* REQUIREMENTS:
Repeat exactly, and only, the lines from the one that contains "is at Y = 0." through the one that contains "The tube is", both ends included.

* MATERIAL:
________________________

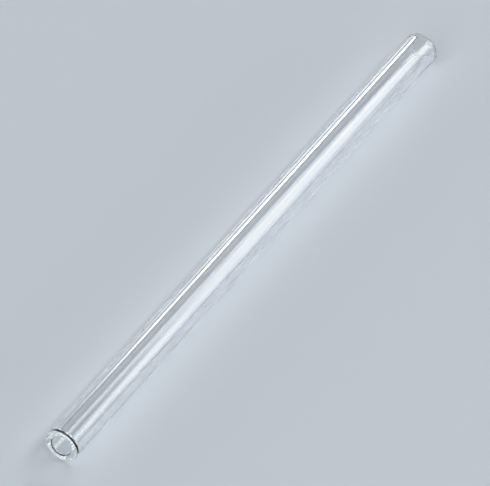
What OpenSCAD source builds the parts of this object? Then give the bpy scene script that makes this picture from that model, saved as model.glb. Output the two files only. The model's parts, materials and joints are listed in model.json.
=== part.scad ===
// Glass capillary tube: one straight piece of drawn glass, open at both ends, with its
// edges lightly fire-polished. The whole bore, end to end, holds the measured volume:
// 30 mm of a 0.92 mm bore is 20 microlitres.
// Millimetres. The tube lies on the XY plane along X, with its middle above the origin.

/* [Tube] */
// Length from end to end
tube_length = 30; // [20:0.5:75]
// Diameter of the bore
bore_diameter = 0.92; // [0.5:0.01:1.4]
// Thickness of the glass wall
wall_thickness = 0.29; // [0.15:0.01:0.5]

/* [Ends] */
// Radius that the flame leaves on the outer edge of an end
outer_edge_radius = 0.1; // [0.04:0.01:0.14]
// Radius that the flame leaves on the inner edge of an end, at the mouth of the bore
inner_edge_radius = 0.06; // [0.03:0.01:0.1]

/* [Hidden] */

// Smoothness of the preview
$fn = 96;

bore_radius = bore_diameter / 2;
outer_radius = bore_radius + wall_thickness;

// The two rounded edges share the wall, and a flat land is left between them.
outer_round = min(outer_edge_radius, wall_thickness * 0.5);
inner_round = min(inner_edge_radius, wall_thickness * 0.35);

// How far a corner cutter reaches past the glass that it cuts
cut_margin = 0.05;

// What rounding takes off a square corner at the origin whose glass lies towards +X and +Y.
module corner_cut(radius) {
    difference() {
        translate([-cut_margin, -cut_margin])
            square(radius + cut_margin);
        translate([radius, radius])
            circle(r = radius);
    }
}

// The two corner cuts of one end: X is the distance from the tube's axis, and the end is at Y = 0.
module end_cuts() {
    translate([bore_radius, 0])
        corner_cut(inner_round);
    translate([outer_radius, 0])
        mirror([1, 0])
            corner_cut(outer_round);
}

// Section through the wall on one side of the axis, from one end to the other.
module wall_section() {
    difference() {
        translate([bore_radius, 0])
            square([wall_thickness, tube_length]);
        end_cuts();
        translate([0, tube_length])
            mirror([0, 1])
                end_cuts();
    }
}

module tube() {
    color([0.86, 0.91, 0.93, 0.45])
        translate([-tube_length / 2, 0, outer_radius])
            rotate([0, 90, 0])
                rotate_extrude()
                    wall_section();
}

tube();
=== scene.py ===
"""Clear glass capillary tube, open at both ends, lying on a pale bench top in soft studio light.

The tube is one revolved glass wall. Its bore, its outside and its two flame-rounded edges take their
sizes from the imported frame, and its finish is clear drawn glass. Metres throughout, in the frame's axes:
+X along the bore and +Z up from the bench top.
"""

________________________

* THE RESPONSE:
// The two corner cuts of one end: X is the distance from the tube's axis, and the end is at Y = 0.
module end_cuts() {
    translate([bore_radius, 0])
        corner_cut(inner_round);
    translate([outer_radius, 0])
        mirror([1, 0])
            corner_cut(outer_round);
}

// Section through the wall on one side of the axis, from one end to the other.
module wall_section() {
    difference() {
        translate([bore_radius, 0])
            square([wall_thickness, tube_length]);
        end_cuts();
        translate([0, tube_length])
            mirror([0, 1])
                end_cuts();
    }
}

module tube() {
    color([0.86, 0.91, 0.93, 0.45])
        translate([-tube_length / 2, 0, outer_radius])
            rotate([0, 90, 0])
                rotate_extrude()
                    wall_section();
}

tube();
=== scene.py ===
"""Clear glass capillary tube, open at both ends, lying on a pale bench top in soft studio light.

The tube is one revolved glass wall. Its bore, its outside and its two flame-rounded edges take their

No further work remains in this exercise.